The gag, of course, is that A.J. now seems to be sporting the same hairstyle as Hugh Jackman did in that recent ill-conceived tribute to Universal’s old movie monsters. The Van Helsing in that flick (described as “subtle as a Red Bull enema” by one critic and “like celebrating James Joyce with a monster-truck rally” by another) was not only menaced by Dracula but the rest of the original menagerie, including The Wolf Man and Frankenstein’s Monster.

So A.J. has been, however humorously, identified with a monster-hunter.

Little wonder that when he’s finally alone with his father as he recovers from the gunshot wound delivered by Uncle Junior, he swears vengeance and vows to put a bullet in Junior’s “mummy head.”

This makes A.J. Van Helsing and Hamlet simultaneously.
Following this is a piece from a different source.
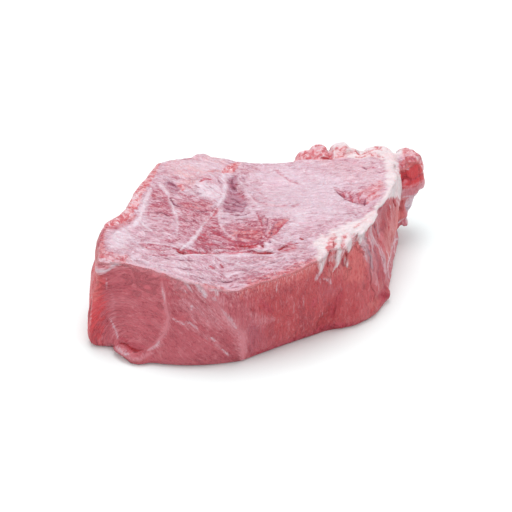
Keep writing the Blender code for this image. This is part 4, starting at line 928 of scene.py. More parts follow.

Let’s see Lost do that.

It’s movie-hound Christopher Moltisanti who then pushes hard for the business to invest in a cheap horror movie, which he describes as “Saw II meets The Godfather.” The idea is that a wiseguy gets cut up into pieces (“He’ll feel that the next day!”) but returns from the dead to wreak havoc.

It is, of course, the movie we’re watching, filled with its own assortment of creatures both dead and undead.

Tony proves by his absence that he's the engine that allows the other characters to exist. Without him “there is intrigue among the souls, and treachery,” we read elsewhere in The Western Lands. “No worse fate can befall a man than to be surrounded by traitor souls.” It's Mr. Eight-Ball, or Ego (the very thing Tony seems to be trying to lose during the confusion of his dreams), whose insistence on identity seems to causing all the trouble: “And what about Mr. Eight-Ball, who has these souls? They don't exist without him, and he gets the dirty end of every stick. Eights of the world, unite! You have nothing to lose but your dirty rotten vampires...”

And the greatest monster of them all?

He’s been lying on a cold slab as he always has, surrounded by all manner of scientific equipment dedicated to breathing life into his reanimated corpse.

I can’t think of a better metaphor for Tony Soprano than Frankenstein’s Monster. It doesn’t feel forced, either. In the same way it used the Burroughs piece so skillfully, the ease with which The Sopranos absorbs so many other meanings and texts makes you begin to feel as if you’re the fiction coming out of its world, and that doesn’t happen very often.